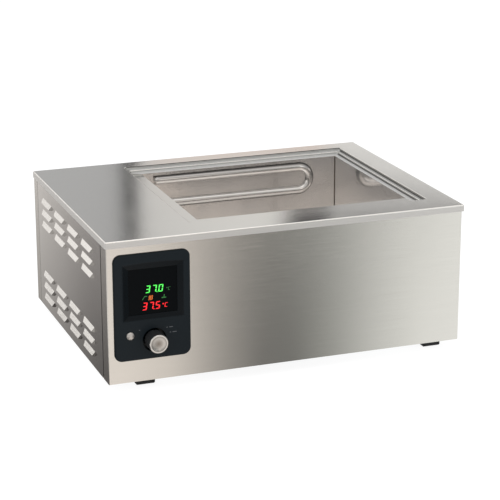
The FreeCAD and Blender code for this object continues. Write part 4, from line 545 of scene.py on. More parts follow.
@dataclass(frozen=True)
class SmokedWindow(Coating):
    """A dark, polished window that lets the lit figures through."""

    name: str = "smoked_window"
    tone: Colour = (0.0012, 0.0022, 0.0030)

    def lay(self, book: NodeBook) -> None:
        """Lay out the finish's nodes.

        Args:
            book: where they go.
        """
        haze = book.noise((90.0, 90.0, 90.0), 3.0, 0.6)
        dust = book.noise((1500.0, 1500.0, 1500.0), 1.0, 0.5)
        book.surface({
            "Base Color": book.mix(dust.span(0.66, 0.8) * 0.25, self.tone, (0.03, 0.03, 0.03)),
            "Roughness": haze * 0.12 + 0.14, "Specular IOR Level": 0.05,
            "Normal": book.bump(haze, 0.00002, 0.3),
        })


@dataclass(frozen=True)
class Glow(Coating):
    """A lit display segment, its glow mottled in small cells."""

    colour: Colour
    strength: float

    def lay(self, book: NodeBook) -> None:
        """Lay out the finish's nodes.

        Args:
            book: where they go.
        """
        cells = book.noise((700.0, 700.0, 700.0), 1.0, 0.5)
        dim = tuple(part * 0.72 for part in self.colour)
        book.surface({
            "Base Color": (0.01, 0.01, 0.01), "Roughness": 0.4,
            "Emission Color": book.mix(cells.span(0.3, 0.7), dim, self.colour),
            "Emission Strength": self.strength,
        })


@dataclass(frozen=True)
class FibreMat(Coating):
    """Needled mineral fibre: fuzzy, mottled and soft."""

    name: str = "mineral_fibre"
    tone: Colour = (0.62, 0.57, 0.44)

    def lay(self, book: NodeBook) -> None:
        """Lay out the finish's nodes.

        Args:
            book: where they go.
        """
        fibre = book.noise((500.0, 500.0, 120.0), 6.0, 0.7)
        tuft = book.noise((60.0, 60.0, 60.0), 3.0, 0.6)
        darker = tuple(part * 0.6 for part in self.tone)
        book.surface({
            "Base Color": book.mix(fibre.span(0.3, 0.7) * 0.6 + tuft * 0.4, darker, self.tone),
            "Roughness": tuft * 0.1 + 0.85,
            "Normal": book.bump(fibre + tuft, 0.0006, 0.8),
        })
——
_WRITTEN PROBLEM_.
Only lines with the word "part" should be collected from the material.

_SOLUTION FOR THIS PROBLEM_.
The FreeCAD and Blender code for this object continues. Write part 4, from line 545 of scene.py on. More parts follow.
        dim = tuple(part * 0.72 for part in self.colour)
        darker = tuple(part * 0.6 for part in self.tone)